Families United provides family-centered services designed to strengthen parental resilience while supporting children’s development.

Support includes:

  • Developmental screenings and early intervention guidance
  • Navigation through education, health, and disability systems
  • Parent education and advocacy skill-building
  • Trauma-informed, strengths-based support
  • Leadership development for long-term empowerment

The focus is not just on solving immediate challenges, but on helping families build lasting emotional strength.

Taking the First Step Toward Resilience

Building parent emotional resilience does not require doing everything at once. Small, intentional steps create meaningful change.

Consider starting with:

  • Learning more about your child’s development
  • Asking for navigation or advocacy support
  • Practicing one new regulation skill this week
  • Reaching out to a trusted support organization

Support is not a sign of weakness. It is a tool for growth.

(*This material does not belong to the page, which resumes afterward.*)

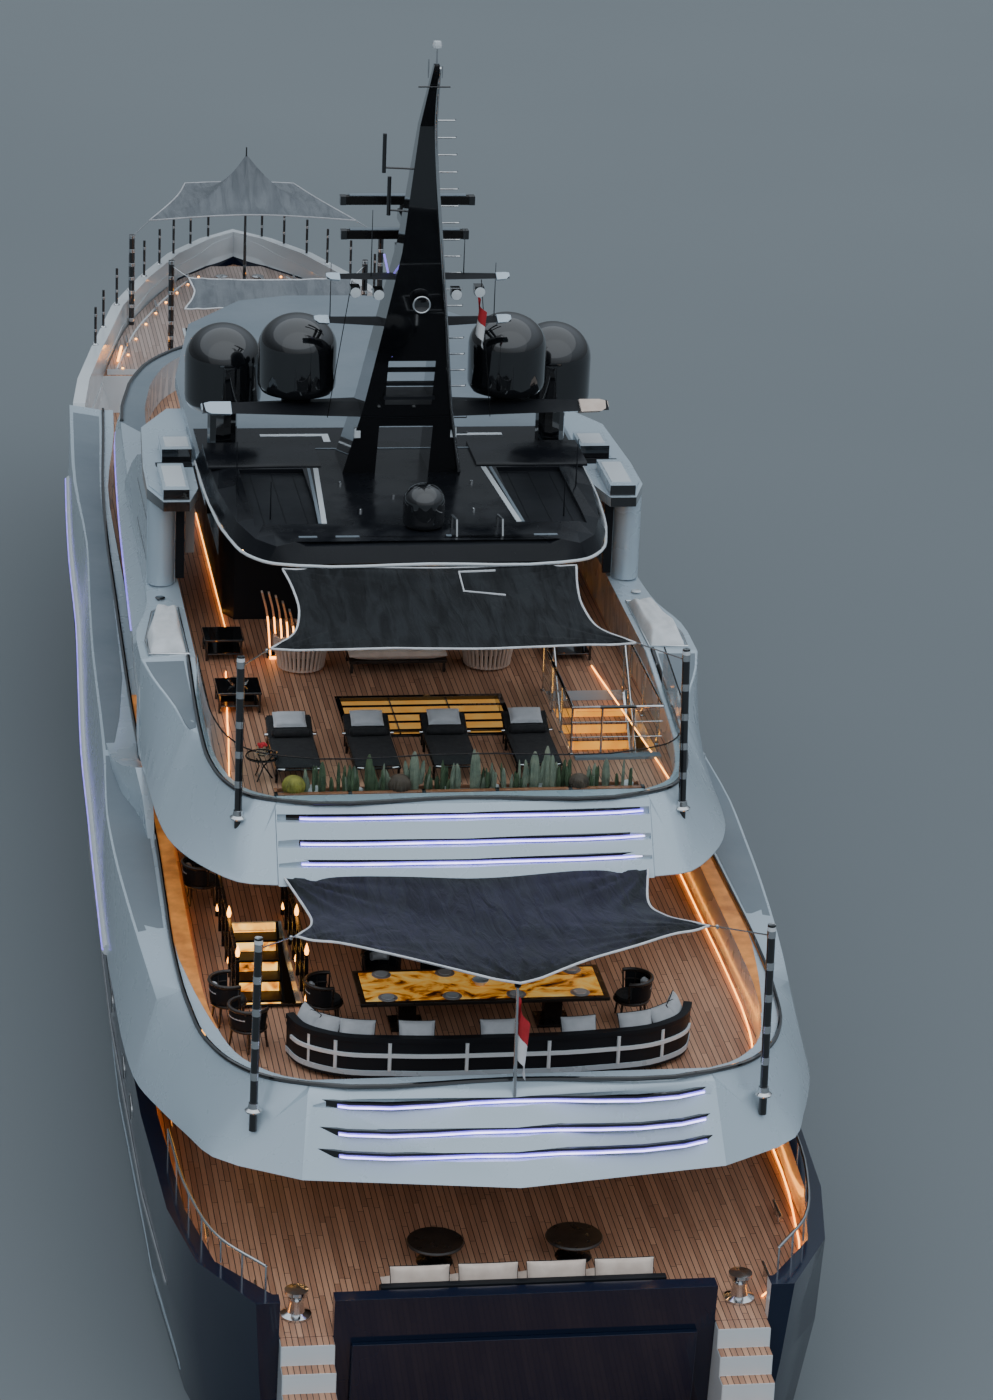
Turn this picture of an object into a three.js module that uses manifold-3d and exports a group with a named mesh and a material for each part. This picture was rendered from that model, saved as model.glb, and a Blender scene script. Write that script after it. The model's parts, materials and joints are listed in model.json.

Frequently Asked Questions About Parent Emotional Resilience

What is parental resilience?
It is a parent’s ability to manage stress, adapt to challenges, and maintain emotional balance while raising children.

Can parental resilience be learned?
Yes. Emotional resilience is built through skills, support, and practice.

How does parent resilience affect children?
Children learn coping skills by observing parents. Resilient parents help raise emotionally resilient children.

Is resilience only needed during crises?
No. Building resilience before challenges arise helps families navigate stress more effectively.

Where can families get support?
Families can start with developmental screenings, navigation services, early intervention programs, and parent leadership training.

Parent emotional resilience is not about being unshakable. It is about being human, supported, and capable of growth. When parents strengthen their emotional resilience, families become safer, stronger, and better prepared to face life together.